Allow me, the always contrast to back padding, to toss in some critique.... Before I read a word, I didnt know didly squat about you, who you are and what you do and I didnt have the faintest idea what you wanted to signify with that shot.

Normally youd say a picture speaks a thousand words, in this case I feel more like the picture needed a thousand words in order to carryit across.

So is it succesful? Within a small back padding community... It might be, but as a work of art or communicative piece it falls very short. It reminds me of some of the shots of my very first film roll I shot.

So yes indeed, photography is a matter of taste and apparently also a lot about knowing the artist in this case.

Sorry, I dont want to be harsh, but it also gets sickening to see thread after thread celebrating mediocraty. For some reason the internet is riddled with the idea that one is not allowed to critize unless its based on something positive.


----------



## distant.star (Feb 9, 2014)

.
I will agree that sycophancy runs rampant. We are also nearly bedridden in mediocrity. The silver lining in all that, I believe, is that more people than ever are taking pictures and trying to get it right. In the right circumstances, it is helpful to provide a useful critique for them, but it has to be done deftly.

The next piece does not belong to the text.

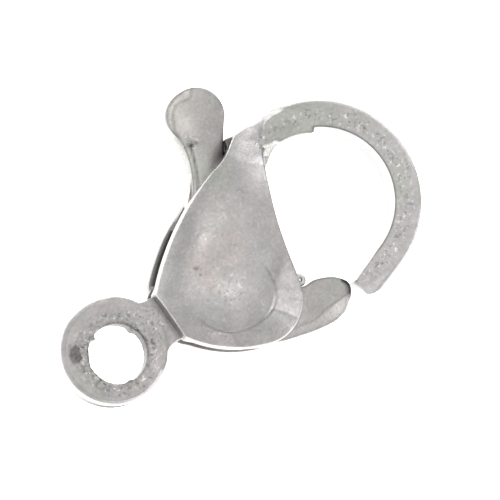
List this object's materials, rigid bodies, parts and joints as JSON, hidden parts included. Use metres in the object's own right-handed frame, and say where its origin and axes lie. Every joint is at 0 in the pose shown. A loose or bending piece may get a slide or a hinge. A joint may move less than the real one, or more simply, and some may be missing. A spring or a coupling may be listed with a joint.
{
  "type": "lobster clasp",
  "caption": "Cast steel lobster clasp: tail ring with an eye, two domed cheeks, a round hook and a sprung thumb lever whose gate closes the hook.",
  "frame": {"origin": "middle of the tail ring's eye, at mid thickness", "axes": "+X from the tail ring to the hook, +Y towards the thumb lever, +Z along the eye, out of the face that the picture shows"},
  "size_m": [0.0151, 0.0101, 0.0034],
  "materials": {
    "cast_body": "tumbled cast stainless steel, matt grain on the flat faces and soft polish on the crowns",
    "cast_lever": "tumbled cast stainless steel",
    "rivet": "plain drawn steel",
    "spring_wire": "bright drawn spring steel"
  },
  "bodies": {
    "casting": {"body": "cast_body", "pivot_pin": "rivet"},
    "lever": {"lever": "cast_lever", "spring": "spring_wire"}
  },
  "joints": [
    {"name": "gate_swing", "type": "hinge", "parent": "casting", "child": "lever", "pos_m": [0.005, -0.00085, 0], "axis": [0, 0, 1], "range_deg": [0, 25], "stiffness_Nm_per_rad": 0.03, "springref_deg": -9.74}
  ]
}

This thread does not seem targeted at critique or criticism. Justin said he was going to start explaining how and why he created some of his images. I didn't see that as an invitation to criticism nor did I see it as a statement that any particular image might be noteworthy. That is a very helpful educational endeavor; I'm a big believer in knowing why you're taking a picture as it helps with the how of taking a picture.

Most interesting to me is that no one has yet praised this as a good image. For me, it communicates what Justin said he intended, and it's the kind of image I would attempt to create for the same reasons. As I said I do like the dark/light contrasting bands, especially as they contribute to the overall concept. Otherwise, I haven't said anything about whether it is or is not a good image.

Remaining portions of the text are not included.